Having recognized that these problems occur due to the lack of semantics related to business process, a few researchers have suggested semantic business process management (SBPM) as a solution to the problems (Hepp, et al., 2005; Hepp & Roman, 2007; Pedrinaci & Domingue, 2007; Wetzstein, et al., 2007). The aim of SBPM is to support agile and efficient implementation of alignment between business processes and web services by combining BPM technology with semantic web services technology. BPM technology provides a means with which stakeholders in business can directly design, modify, and execute business processes from the managerial perspective. On the other hand, semantic web services technology provides a means for a semantic description of a web service and for interaction of web services using ontology. The combination of the two technologies enable stakeholders in both the business and IT worlds can query and manipulate business processes by traversing the business process space without a great deal of manual efforts (Cardoso, 2006; Drumm, Lemcke, & Oberle, 2008; McIlraith, Son, & Zeng, 2001; Preist, 2004, 2007; Stollberg, Feier, Roman, & Fensel, 2006; Sycara, Paolucci, Ankolekar, & Srinivasan, 2003).

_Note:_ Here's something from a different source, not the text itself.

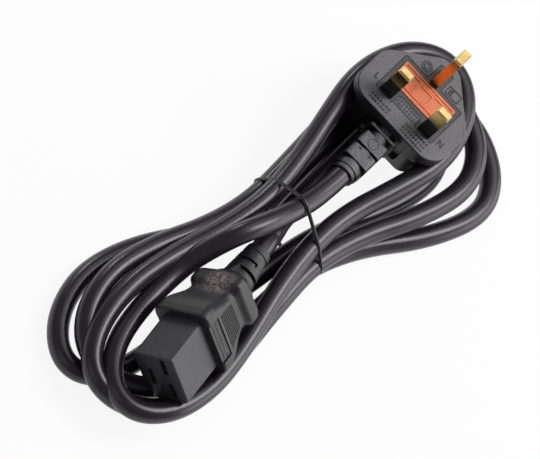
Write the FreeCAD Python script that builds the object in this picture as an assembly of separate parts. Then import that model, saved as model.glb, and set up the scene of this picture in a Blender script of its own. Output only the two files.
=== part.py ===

In order to achieve the successful SBPM, it was argued that the core of SBPM should be semantic business process space (SBPS), which is a semantic knowledge space where all information associated with business processes is stored and maintained in machine understandable form. However, the majority of research into SBPM, rather than dealt with it seriously, focused on describing what is required to implement SBPM in non-technical terms or on resolving several problems that occur during BPM lifecycle, neither of which is helpful to practitioners who want to build SBPS in a technical manner.